David Miliband attacks Blair, Brown . . . and his brother, Ed?

Some so-far unreported extracts from tonight’s speech.

Below are some extracts that haven't been trailed from David Miliband's major leadership campaign speech this evening.

On Blair and Brown:

Tony and Gordon did great things. Really great things. But I know that in Tony's time, he did not focus on income inequalities, stopped devolution at Scotland and Wales when we should have carried it on and too often defined himself against the party, not against the Tories.

Gordon was wrong about the 10p rate and wrong-footed in debates about the role of the state and the importance of crime and security as Labour issues. Both of them underestimated the extent to which the problems of the British economy had not been resolved by the 1980s.

Interpretation: this is a significant break from Blair -- though some who want David to go further will be disappointed that he does not mention Iraq -- but it is worth noting that the line about Blair defining himself against Labour is the same as that which Ed Miliband has been saying for some time.

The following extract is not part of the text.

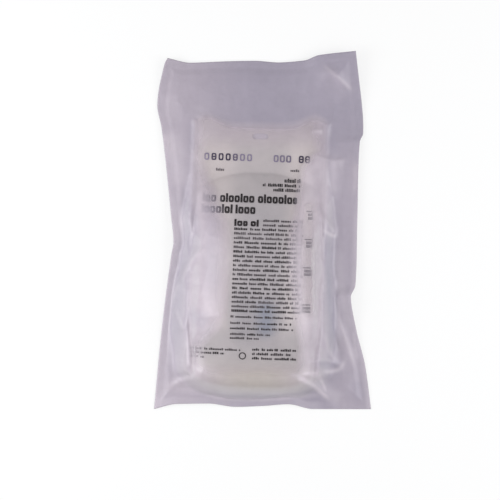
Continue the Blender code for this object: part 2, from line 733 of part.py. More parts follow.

On why Miliband is standing and why doing so "requires clarity about the conditions for success and a reconciliation with the chance of failure", as well as his "absolute determination to protect those that you do love":

This is the sense of responsibility that motivates me. It brought me into the Labour Party 27 years ago, idealistic and open-minded, when our prospects seemed bleak. It made me support John Smith in the search for new ideas after 1992. It made me run for parliament in 2001. It made me turn down a big job in world politics last November. And it has made me stand for the leadership of our party today.

Still idealistic and open-minded about what we can achieve together.

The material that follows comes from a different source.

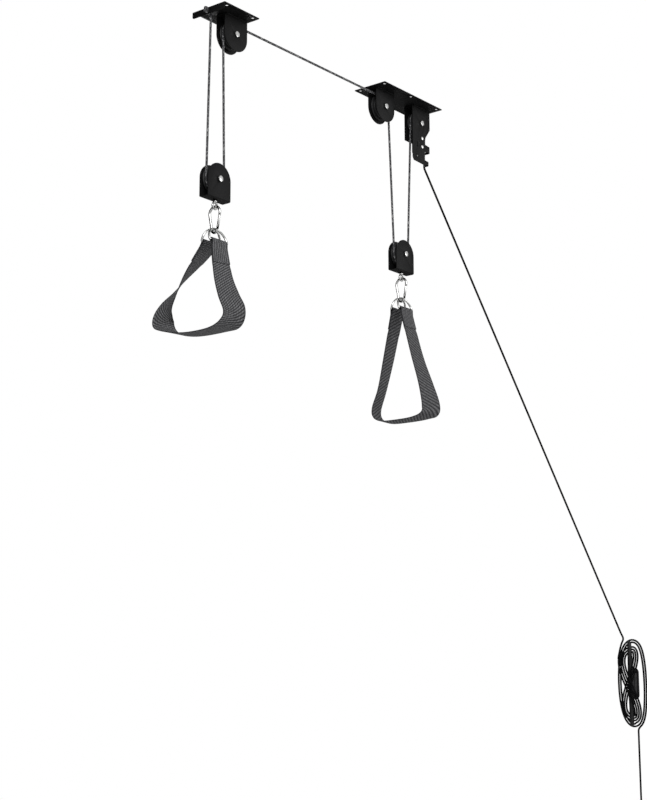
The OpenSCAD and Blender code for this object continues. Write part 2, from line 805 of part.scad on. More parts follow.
module gate_pin_at(x, z) {
    color("#c9cac6") translate([x, 0, z]) gate_pin_bar(gate_pin_r, 2 * (wire_r - gate_slim));
}

// Gate of a snap hook: a round bar with a forked foot, rounded about the pin, over the tongue
module gate_at(x, z) {
    gate_r = wire_r - gate_slim;
    color("#dcdcd8") translate([x, 0, z]) difference() {
        intersection() {
            leg_wire(-1, gate_high + gap, leg_l - gate_low - gate_high - gap, gate_r);
            union() {
                gate_pin_bar(tongue_l / 2 - foot_gap, 2 * hook_wire);
                leg_wire(-1, 0, leg_l - gate_low - tongue_l / 2, hook_wire);
            }
        }
        at_leg(-1) translate([-tongue_t / 2 - fork_gap, -hook_wire, gate_low - leg_l - over])
            cube([tongue_t + 2 * fork_gap, 2 * hook_wire, tongue_l + 2 * over]);
        gate_pin_bar(gate_pin_r + fit, hook_wire + 2 * over);
    }
}

// D-ring on the hook's low end, leaning out along its sling leg; side is -1 near, 1 far
module d_ring_at(x, z, side) {
    color("#d3d4d0") translate([x, side * bar_y, z - bar_drop]) rotate([side * ring_tilt, 0, 0])
        rotate([90, 0, 0]) {
            translate([0, ring_side]) rotate_extrude(angle = 180)
                translate([ring_half, 0]) circle(r = ring_r);
            for (end = [-1, 1]) {
                translate([end * ring_half, 0, 0]) rotate([-90, 0, 0])
                    cylinder(r = ring_r, h = ring_side + eps);
                translate([end * ring_half, 0, 0]) sphere(r = ring_r);
            }
            translate([-ring_half, 0, 0]) rotate([0, 90, 0]) cylinder(r = ring_r, h = 2 * ring_half);
        }
}

// Flat band along stations of [point, width direction, half thickness]
function web_ring(st, d) =
    let (w = unit(st[1] - (st[1] * d) * d), n = cross(w, d), a = w * web_w / 2, b = n * st[2])
    [st[0] - a - b, st[0] + a - b, st[0] + a + b, st[0] - a + b];
module band(stations) {
    path = [for (s = stations) s[0]];
    skin([for (i = [0:len(stations) - 1]) web_ring(stations[i], run_dir(path, i))], 4);
}

// Point and tangent blend on a smooth curve through the hand-chosen points of a sling
function curve(p, i, t) =
    let (last = len(p) - 1, a = p[max(i - 1, 0)], b = p[i], c = p[i + 1], d = p[min(i + 2, last)])
    0.5 * (2 * b + (c - a) * t + (2 * a - 5 * b + 4 * c - d) * t * t
        + (3 * b - a - 3 * c + d) * t * t * t);
function smooth(p, n) =
    concat([for (i = [0:len(p) - 2]) for (k = [0:n - 1]) curve(p, i, k / n)], [p[len(p) - 1]]);

// Sewn sleeve of webbing round a D-ring's bar
module bar_sleeve(side) {
    inner = ring_r + gap;
    translate([-web_w / 2, side * bar_y, 0]) rotate([0, 90, 0]) difference() {
        cylinder(r = inner + web_t, h = web_w);
        translate([0, 0, -over]) cylinder(r = inner, h = web_w + 2 * over);
    }
}

sleeve_r = ring_r + gap + web_t;
leg_out = [sin(ring_tilt), -cos(ring_tilt)];

// Places along each sling from its near ring to its far one: shares in x and y of its width and
// in z of its drop, with the turn of the webbing's width about the vertical at both ends and there
rear_places_shares = [[0, -0.265, 0.417], [0, -0.425, 0.7], [0, -0.51, 0.89], [0, -0.48, 0.965],
    [0, -0.3, 0.995], [0, 0, 1], [0, 0.3, 0.99], [0, 0.455, 0.945], [0, 0.485, 0.86],
    [0, 0.375, 0.69], [0, 0.24, 0.4]];
rear_turns = [0, 3, 14, 30, 30, 18, 6, 0, -6, -10, -12, -5, 0];

front_places_shares = [[0, -0.13, 0.39], [0, -0.215, 0.63], [0.01, -0.29, 0.8], [0.01, -0.265, 0.92],
    [0, -0.13, 0.985], [0, 0.12, 1], [0, 0.4, 0.98], [0, 0.64, 0.915], [0, 0.76, 0.8],
    [0, 0.725, 0.65], [0, 0.59, 0.5], [0, 0.44, 0.345], [0, 0.245, 0.175]];
front_turns = [0, 15, 32, 42, 42, 32, 15, 6, 14, 48, 92, 118, 136, 160, 180];
sewn_l = 50;

function leg_start(side) =
    let (reach = sleeve_r - web_t / 2)
    [0, side * (bar_y + leg_out[0] * reach), leg_out[1] * reach];

// Webbing sling: a loop that starts and ends in a sewn sleeve, with doubled webbing near both
module sling(x, block_z, places, turns, width, drop) {
    last = len(turns) - 1;
    loop = [for (p = places) [p[0] * width, p[1] * width, -p[2] * drop]];
    points = concat([leg_start(-1)], loop, [leg_start(1)]);
    route = smooth([for (i = [0:last]) concat(points[i], turns[i])], 4);
    color("#5b5b5e") translate([x, 0, block_z - bar_drop]) {
        bar_sleeve(-1);
        bar_sleeve(1);
        band([for (p = route) [[p[0], p[1], p[2]], [cos(p[3]), -sin(p[3]), 0],
            p[2] > -sewn_l ? web_t : web_t / 2]]);
    }
}

module rear_strap() {
    sling(rear_block_x, rear_block_z, rear_places_shares, rear_turns, rear_sling_w, rear_sling_drop);
}

module front_strap() {
    sling(front_block_x, front_block_z, front_places_shares, front_turns, front_sling_w,
        front_sling_drop);
}

module front_block() { block_at(front_block_x, front_block_z); }
module front_block_sheave() { color("#3a3a3c") sheave(front_block_x, front_block_z); }
module front_block_bolt() { color("#d8d9d6") axle_bolt(front_block_x, front_block_z); }
module front_block_nut() { color("#d8d9d6") axle_nut(front_block_x, front_block_z); }
module front_eye() { eye_at(front_block_x, front_block_z); }
module front_hook() { hook_at(front_block_x, front_block_z); }
module front_gate() { gate_at(front_block_x, front_block_z); }
module front_gate_pin() { gate_pin_at(front_block_x, front_block_z); }
module front_ring_near() { d_ring_at(front_block_x, front_block_z, -1); }
module front_ring_far() { d_ring_at(front_block_x, front_block_z, 1); }
module rear_block() { block_at(rear_block_x, rear_block_z); }
module rear_block_sheave() { color("#3a3a3c") sheave(rear_block_x, rear_block_z); }
module rear_block_bolt() { color("#d8d9d6") axle_bolt(rear_block_x, rear_block_z); }
module rear_block_nut() { color("#d8d9d6") axle_nut(rear_block_x, rear_block_z); }
module rear_eye() { eye_at(rear_block_x, rear_block_z); }
module rear_hook() { hook_at(rear_block_x, rear_block_z); }
module rear_gate() { gate_at(rear_block_x, rear_block_z); }
module rear_gate_pin() { gate_pin_at(rear_block_x, rear_block_z); }
module rear_ring_near() { d_ring_at(rear_block_x, rear_block_z, -1); }
module rear_ring_far() { d_ring_at(rear_block_x, rear_block_z, 1); }

front_plate();
front_channel();
front_axle_bolt();
front_axle_nut();
rear_plate();
rear_inner_channel();
rear_lock_channel();
rear_axle_bolts();
rear_axle_nuts();
lock_pins();
lock_cam();
front_sheave();
rear_inner_sheave();
rear_outer_sheave();
rope_anchor();
rope_overhead();
rope_lock_run();
rope_to_cleat();
rope_winding();
rope_tail();
rope_front_left();
rope_front_right();
rope_rear_left();
rope_rear_right();
rope_front_bight();
rope_rear_bight();
wall_cleat();
front_block();
front_block_sheave();
front_block_bolt();
front_block_nut();
front_eye();
front_hook();
front_gate();
front_gate_pin();
front_ring_near();
front_ring_far();
front_strap();
rear_block();
rear_block_sheave();
rear_block_bolt();
rear_block_nut();
rear_eye();
rear_hook();
rear_gate();
rear_gate_pin();
rear_ring_near();
rear_ring_far();
rear_strap();
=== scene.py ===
"""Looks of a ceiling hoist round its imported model: braided rope, woven slings, coated steel and
zinc-plated hardware, in the frame's metres."""

import math

import bmesh
import bpy
import numpy as np
from mathutils import Matrix, Vector


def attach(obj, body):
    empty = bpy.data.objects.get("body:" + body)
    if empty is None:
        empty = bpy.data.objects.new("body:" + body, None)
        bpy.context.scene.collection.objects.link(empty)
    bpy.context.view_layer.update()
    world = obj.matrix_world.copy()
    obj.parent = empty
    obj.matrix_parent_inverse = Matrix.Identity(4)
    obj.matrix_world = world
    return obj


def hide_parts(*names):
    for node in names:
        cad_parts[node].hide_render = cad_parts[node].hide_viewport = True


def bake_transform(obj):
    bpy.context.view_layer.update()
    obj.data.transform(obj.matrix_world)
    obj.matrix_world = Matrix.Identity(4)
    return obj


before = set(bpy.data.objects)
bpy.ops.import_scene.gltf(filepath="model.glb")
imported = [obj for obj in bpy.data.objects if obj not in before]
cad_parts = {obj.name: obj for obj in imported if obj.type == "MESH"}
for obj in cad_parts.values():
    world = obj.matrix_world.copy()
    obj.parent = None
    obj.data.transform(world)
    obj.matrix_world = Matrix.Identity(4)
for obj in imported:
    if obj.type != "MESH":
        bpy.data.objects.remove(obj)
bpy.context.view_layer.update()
MM = 0.001
V = Vector


# Camera


def photo_camera():
    """Camera at the photograph's place, fitted to the plates, blocks and plumb rope."""
    yaw, pitch, roll = 0.8906, 0.2030, -0.0014
    look = V((math.sin(yaw) * math.cos(pitch), math.cos(yaw) * math.cos(pitch), math.sin(pitch)))
    right = look.cross(V((0, 0, 1))).normalized()
    up = right.cross(look)
    side = math.cos(roll) * right + math.sin(roll) * up
    top = math.cos(roll) * up - math.sin(roll) * right
    data = bpy.data.cameras.new("photo_camera")
    data.sensor_width = 36
    data.lens = 75.62
    data.clip_end = 50
    eye = bpy.data.objects.new("photo_camera", data)
    bpy.context.collection.objects.link(eye)
    turn = Matrix((side, top, -look)).transposed()
    eye.matrix_world = Matrix.Translation((-3.3484, -2.45367, -1.65411)) @ turn.to_4x4()
    bpy.context.scene.camera = eye
    return eye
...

It is a big decision to stand for the leadership. It requires clarity about the conditions for success and a reconciliation with the chance of failure. It asks a lot of the people you love; and an absolute determination to protect those that you do love.

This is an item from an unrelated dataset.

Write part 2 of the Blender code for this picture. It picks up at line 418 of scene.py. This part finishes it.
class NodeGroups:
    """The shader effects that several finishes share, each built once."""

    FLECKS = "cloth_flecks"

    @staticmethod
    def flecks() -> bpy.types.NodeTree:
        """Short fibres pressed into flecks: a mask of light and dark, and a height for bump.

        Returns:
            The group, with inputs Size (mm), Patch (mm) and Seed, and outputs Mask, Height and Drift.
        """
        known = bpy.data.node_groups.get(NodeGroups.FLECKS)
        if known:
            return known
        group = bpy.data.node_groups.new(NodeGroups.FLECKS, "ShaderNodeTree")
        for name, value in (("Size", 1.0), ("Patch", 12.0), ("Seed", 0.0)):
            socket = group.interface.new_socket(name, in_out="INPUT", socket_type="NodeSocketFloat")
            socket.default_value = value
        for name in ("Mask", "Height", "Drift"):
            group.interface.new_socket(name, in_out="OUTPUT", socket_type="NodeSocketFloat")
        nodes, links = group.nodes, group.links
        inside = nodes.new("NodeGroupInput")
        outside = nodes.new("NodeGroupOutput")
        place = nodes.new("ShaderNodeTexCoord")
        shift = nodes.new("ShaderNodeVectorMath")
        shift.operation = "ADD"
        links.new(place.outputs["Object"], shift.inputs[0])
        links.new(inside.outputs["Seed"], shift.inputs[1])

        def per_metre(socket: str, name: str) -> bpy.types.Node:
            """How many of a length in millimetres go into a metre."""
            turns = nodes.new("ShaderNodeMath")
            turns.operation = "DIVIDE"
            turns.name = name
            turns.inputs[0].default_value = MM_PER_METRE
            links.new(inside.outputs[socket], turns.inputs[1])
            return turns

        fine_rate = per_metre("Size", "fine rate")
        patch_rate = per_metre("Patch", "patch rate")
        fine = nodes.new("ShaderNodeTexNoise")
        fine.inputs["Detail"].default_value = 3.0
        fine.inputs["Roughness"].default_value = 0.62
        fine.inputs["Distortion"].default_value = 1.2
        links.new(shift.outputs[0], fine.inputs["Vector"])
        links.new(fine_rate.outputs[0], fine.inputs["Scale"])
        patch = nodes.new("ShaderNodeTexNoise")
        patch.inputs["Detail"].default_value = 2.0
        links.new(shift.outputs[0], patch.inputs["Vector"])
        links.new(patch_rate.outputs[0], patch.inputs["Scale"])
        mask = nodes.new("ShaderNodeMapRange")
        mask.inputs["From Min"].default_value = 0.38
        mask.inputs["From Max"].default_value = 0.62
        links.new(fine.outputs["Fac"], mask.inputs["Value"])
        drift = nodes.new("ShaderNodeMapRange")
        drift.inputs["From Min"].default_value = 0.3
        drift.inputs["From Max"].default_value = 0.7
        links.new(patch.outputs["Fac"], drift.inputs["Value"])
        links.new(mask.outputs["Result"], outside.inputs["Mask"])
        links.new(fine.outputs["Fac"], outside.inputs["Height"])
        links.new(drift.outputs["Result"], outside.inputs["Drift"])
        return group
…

For me, it is about understanding the time and place to take responsibility. Now is such a time.

Interpretation: David is emphasising that he is ready in a way he hasn't been before (when he was urged to challenge Brown), but this could be seen as questioning whether Ed is ready, and the passage about the impact of standing -- including on the people you love -- could also be seen, rightly or wrongly, as a dig at Ed.

On why his politics are about so much more than "dinner parties":

I was born in 1965.

It was a time of recovery but also vulnerability. For my family, the shadow of the Holocaust was still much, much stronger than it seems today.

London, that "Mansion House of Liberty", to quote John Milton, this great city, did not give us dinner parties; it gave us life.

Leeds, where I spent a formative part of my childhood and my dad was a teacher of politics, did not give us political theory; it gave us the middle-class Middle Britain security that comes from being part of a strong community, where you put in but you got out, too.

Labour helped shape that postwar period of security and opportunity. And a strong, renewed, reorganised Labour Party is vital to the future of our country today.

Interpretation: perhaps the most powerful passage, this totally rebuts the slur from the Milibands' rivals that they are merely "dinner-party" politicians.

James Macintyre is political correspondent for the New Statesman.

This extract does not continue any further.